YOUR INSTRUCTIONS – Write out the listing beneath this instruction in its entirety, exactly as it reads.
=======
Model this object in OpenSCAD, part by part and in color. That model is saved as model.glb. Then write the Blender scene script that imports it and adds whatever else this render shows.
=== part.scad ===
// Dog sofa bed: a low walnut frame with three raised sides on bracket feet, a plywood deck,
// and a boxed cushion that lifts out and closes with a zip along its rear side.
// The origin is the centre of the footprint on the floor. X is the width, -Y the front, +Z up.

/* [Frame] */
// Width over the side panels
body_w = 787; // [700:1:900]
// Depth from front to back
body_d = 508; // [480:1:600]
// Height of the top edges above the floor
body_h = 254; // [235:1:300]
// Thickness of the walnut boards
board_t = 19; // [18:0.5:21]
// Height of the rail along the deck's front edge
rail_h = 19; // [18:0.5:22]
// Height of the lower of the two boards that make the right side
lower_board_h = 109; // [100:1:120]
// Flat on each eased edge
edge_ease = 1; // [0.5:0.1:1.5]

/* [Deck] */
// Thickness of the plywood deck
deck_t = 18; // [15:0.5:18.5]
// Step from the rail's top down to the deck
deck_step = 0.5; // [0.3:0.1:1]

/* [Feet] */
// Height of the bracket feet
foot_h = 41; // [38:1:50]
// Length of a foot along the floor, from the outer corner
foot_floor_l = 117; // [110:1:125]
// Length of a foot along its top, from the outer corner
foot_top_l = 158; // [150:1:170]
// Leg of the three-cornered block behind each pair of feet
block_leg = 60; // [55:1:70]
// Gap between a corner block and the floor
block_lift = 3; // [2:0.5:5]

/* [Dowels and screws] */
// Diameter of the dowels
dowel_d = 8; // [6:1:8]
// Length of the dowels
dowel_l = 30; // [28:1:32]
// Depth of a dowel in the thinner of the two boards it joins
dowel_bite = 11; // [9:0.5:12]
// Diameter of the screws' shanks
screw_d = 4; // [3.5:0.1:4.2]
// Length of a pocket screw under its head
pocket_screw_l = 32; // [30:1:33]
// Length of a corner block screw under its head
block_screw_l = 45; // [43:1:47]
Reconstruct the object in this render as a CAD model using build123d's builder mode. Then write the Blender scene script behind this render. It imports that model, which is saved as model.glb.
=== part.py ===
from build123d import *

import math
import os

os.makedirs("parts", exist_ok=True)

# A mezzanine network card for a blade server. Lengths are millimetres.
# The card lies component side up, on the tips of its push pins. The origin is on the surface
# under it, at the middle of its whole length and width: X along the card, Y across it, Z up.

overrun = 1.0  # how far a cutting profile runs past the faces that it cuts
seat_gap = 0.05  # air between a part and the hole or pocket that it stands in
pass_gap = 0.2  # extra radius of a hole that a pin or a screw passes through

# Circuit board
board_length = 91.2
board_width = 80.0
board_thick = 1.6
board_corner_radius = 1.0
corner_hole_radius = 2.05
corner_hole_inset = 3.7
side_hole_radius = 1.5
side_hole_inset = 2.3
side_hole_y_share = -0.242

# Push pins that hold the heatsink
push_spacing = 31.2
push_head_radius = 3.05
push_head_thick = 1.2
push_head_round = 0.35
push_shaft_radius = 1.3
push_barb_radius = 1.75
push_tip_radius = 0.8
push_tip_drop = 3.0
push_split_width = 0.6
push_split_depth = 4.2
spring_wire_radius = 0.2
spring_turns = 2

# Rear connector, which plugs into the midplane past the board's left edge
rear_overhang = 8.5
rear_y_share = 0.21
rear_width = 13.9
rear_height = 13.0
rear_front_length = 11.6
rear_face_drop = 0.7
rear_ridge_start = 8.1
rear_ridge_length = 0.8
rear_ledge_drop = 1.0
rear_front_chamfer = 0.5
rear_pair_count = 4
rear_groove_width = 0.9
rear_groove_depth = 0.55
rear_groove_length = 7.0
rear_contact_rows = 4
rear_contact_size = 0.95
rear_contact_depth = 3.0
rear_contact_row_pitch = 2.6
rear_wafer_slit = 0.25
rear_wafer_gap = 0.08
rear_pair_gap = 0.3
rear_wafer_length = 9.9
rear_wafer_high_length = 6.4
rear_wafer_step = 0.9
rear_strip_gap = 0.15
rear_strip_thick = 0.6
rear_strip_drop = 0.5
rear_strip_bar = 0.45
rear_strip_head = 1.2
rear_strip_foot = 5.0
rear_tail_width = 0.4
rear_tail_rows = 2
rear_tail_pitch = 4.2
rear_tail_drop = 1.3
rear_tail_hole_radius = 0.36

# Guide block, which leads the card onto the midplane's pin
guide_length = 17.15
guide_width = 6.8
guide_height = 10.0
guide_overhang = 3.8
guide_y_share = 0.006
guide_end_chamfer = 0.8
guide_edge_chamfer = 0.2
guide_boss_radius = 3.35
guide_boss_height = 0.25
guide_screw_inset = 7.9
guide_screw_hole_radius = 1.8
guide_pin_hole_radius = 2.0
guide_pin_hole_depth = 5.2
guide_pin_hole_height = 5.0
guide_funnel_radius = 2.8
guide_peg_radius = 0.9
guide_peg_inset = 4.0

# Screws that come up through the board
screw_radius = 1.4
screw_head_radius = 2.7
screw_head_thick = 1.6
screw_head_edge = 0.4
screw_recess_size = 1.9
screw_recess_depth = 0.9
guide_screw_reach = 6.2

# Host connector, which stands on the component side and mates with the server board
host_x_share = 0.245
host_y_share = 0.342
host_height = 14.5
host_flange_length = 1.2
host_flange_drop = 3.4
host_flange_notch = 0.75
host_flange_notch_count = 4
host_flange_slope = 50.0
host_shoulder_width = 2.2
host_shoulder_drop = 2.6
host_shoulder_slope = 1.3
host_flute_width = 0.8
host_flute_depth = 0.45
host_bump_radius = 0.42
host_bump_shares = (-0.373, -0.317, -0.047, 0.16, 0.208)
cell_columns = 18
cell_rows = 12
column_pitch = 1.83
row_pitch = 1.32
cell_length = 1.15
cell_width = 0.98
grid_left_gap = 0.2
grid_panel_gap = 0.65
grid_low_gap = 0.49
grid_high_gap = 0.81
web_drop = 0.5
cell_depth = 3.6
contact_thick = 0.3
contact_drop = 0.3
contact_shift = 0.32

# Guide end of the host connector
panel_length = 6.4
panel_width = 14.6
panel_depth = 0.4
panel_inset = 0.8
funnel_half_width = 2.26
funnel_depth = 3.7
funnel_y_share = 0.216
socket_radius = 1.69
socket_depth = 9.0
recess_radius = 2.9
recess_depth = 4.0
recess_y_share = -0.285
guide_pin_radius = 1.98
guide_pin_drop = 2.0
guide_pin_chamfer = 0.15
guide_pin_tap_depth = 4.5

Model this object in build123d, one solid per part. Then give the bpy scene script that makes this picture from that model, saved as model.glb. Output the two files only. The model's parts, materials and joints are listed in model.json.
=======
ANSWER BELOW –
Model this object in OpenSCAD, part by part and in color. That model is saved as model.glb. Then write the Blender scene script that imports it and adds whatever else this render shows.
=== part.scad ===
// Dog sofa bed: a low walnut frame with three raised sides on bracket feet, a plywood deck,
// and a boxed cushion that lifts out and closes with a zip along its rear side.
// The origin is the centre of the footprint on the floor. X is the width, -Y the front, +Z up.

/* [Frame] */
// Width over the side panels
body_w = 787; // [700:1:900]
// Depth from front to back
body_d = 508; // [480:1:600]
// Height of the top edges above the floor
body_h = 254; // [235:1:300]
// Thickness of the walnut boards
board_t = 19; // [18:0.5:21]
// Height of the rail along the deck's front edge
rail_h = 19; // [18:0.5:22]
// Height of the lower of the two boards that make the right side
lower_board_h = 109; // [100:1:120]
// Flat on each eased edge
edge_ease = 1; // [0.5:0.1:1.5]

/* [Deck] */
// Thickness of the plywood deck
deck_t = 18; // [15:0.5:18.5]
// Step from the rail's top down to the deck
deck_step = 0.5; // [0.3:0.1:1]

/* [Feet] */
// Height of the bracket feet
foot_h = 41; // [38:1:50]
// Length of a foot along the floor, from the outer corner
foot_floor_l = 117; // [110:1:125]
// Length of a foot along its top, from the outer corner
foot_top_l = 158; // [150:1:170]
// Leg of the three-cornered block behind each pair of feet
block_leg = 60; // [55:1:70]
// Gap between a corner block and the floor
block_lift = 3; // [2:0.5:5]

/* [Dowels and screws] */
// Diameter of the dowels
dowel_d = 8; // [6:1:8]
// Length of the dowels
dowel_l = 30; // [28:1:32]
// Depth of a dowel in the thinner of the two boards it joins
dowel_bite = 11; // [9:0.5:12]
// Diameter of the screws' shanks
screw_d = 4; // [3.5:0.1:4.2]
// Length of a pocket screw under its head
pocket_screw_l = 32; // [30:1:33]
// Length of a corner block screw under its head
block_screw_l = 45; // [43:1:47]
Reconstruct the object in this render as a CAD model using build123d's builder mode. Then write the Blender scene script behind this render. It imports that model, which is saved as model.glb.
=== part.py ===
from build123d import *

import math
import os

os.makedirs("parts", exist_ok=True)

# A mezzanine network card for a blade server. Lengths are millimetres.
# The card lies component side up, on the tips of its push pins. The origin is on the surface
# under it, at the middle of its whole length and width: X along the card, Y across it, Z up.

overrun = 1.0  # how far a cutting profile runs past the faces that it cuts
seat_gap = 0.05  # air between a part and the hole or pocket that it stands in
pass_gap = 0.2  # extra radius of a hole that a pin or a screw passes through

# Circuit board
board_length = 91.2
board_width = 80.0
board_thick = 1.6
board_corner_radius = 1.0
corner_hole_radius = 2.05
corner_hole_inset = 3.7
side_hole_radius = 1.5
side_hole_inset = 2.3
side_hole_y_share = -0.242

# Push pins that hold the heatsink
push_spacing = 31.2
push_head_radius = 3.05
push_head_thick = 1.2
push_head_round = 0.35
push_shaft_radius = 1.3
push_barb_radius = 1.75
push_tip_radius = 0.8
push_tip_drop = 3.0
push_split_width = 0.6
push_split_depth = 4.2
spring_wire_radius = 0.2
spring_turns = 2

# Rear connector, which plugs into the midplane past the board's left edge
rear_overhang = 8.5
rear_y_share = 0.21
rear_width = 13.9
rear_height = 13.0
rear_front_length = 11.6
rear_face_drop = 0.7
rear_ridge_start = 8.1
rear_ridge_length = 0.8
rear_ledge_drop = 1.0
rear_front_chamfer = 0.5
rear_pair_count = 4
rear_groove_width = 0.9
rear_groove_depth = 0.55
rear_groove_length = 7.0
rear_contact_rows = 4
rear_contact_size = 0.95
rear_contact_depth = 3.0
rear_contact_row_pitch = 2.6
rear_wafer_slit = 0.25
rear_wafer_gap = 0.08
rear_pair_gap = 0.3
rear_wafer_length = 9.9
rear_wafer_high_length = 6.4
rear_wafer_step = 0.9
rear_strip_gap = 0.15
rear_strip_thick = 0.6
rear_strip_drop = 0.5
rear_strip_bar = 0.45
rear_strip_head = 1.2
rear_strip_foot = 5.0
rear_tail_width = 0.4
rear_tail_rows = 2
rear_tail_pitch = 4.2
rear_tail_drop = 1.3
rear_tail_hole_radius = 0.36

# Guide block, which leads the card onto the midplane's pin
guide_length = 17.15
guide_width = 6.8
guide_height = 10.0
guide_overhang = 3.8
guide_y_share = 0.006
guide_end_chamfer = 0.8
guide_edge_chamfer = 0.2
guide_boss_radius = 3.35
guide_boss_height = 0.25
guide_screw_inset = 7.9
guide_screw_hole_radius = 1.8
guide_pin_hole_radius = 2.0
guide_pin_hole_depth = 5.2
guide_pin_hole_height = 5.0
guide_funnel_radius = 2.8
guide_peg_radius = 0.9
guide_peg_inset = 4.0

# Screws that come up through the board
screw_radius = 1.4
screw_head_radius = 2.7
screw_head_thick = 1.6
screw_head_edge = 0.4
screw_recess_size = 1.9
screw_recess_depth = 0.9
guide_screw_reach = 6.2

# Host connector, which stands on the component side and mates with the server board
host_x_share = 0.245
host_y_share = 0.342
host_height = 14.5
host_flange_length = 1.2
host_flange_drop = 3.4
host_flange_notch = 0.75
host_flange_notch_count = 4
host_flange_slope = 50.0
host_shoulder_width = 2.2
host_shoulder_drop = 2.6
host_shoulder_slope = 1.3
host_flute_width = 0.8
host_flute_depth = 0.45
host_bump_radius = 0.42
host_bump_shares = (-0.373, -0.317, -0.047, 0.16, 0.208)
cell_columns = 18
cell_rows = 12
column_pitch = 1.83
row_pitch = 1.32
cell_length = 1.15
cell_width = 0.98
grid_left_gap = 0.2
grid_panel_gap = 0.65
grid_low_gap = 0.49
grid_high_gap = 0.81
web_drop = 0.5
cell_depth = 3.6
contact_thick = 0.3
contact_drop = 0.3
contact_shift = 0.32

# Guide end of the host connector
panel_length = 6.4
panel_width = 14.6
panel_depth = 0.4
panel_inset = 0.8
funnel_half_width = 2.26
funnel_depth = 3.7
funnel_y_share = 0.216
socket_radius = 1.69
socket_depth = 9.0
recess_radius = 2.9
recess_depth = 4.0
recess_y_share = -0.285
guide_pin_radius = 1.98
guide_pin_drop = 2.0
guide_pin_chamfer = 0.15
guide_pin_tap_depth = 4.5

Model this object in build123d, one solid per part. Then give the bpy scene script that makes this picture from that model, saved as model.glb. Output the two files only. The model's parts, materials and joints are listed in model.json.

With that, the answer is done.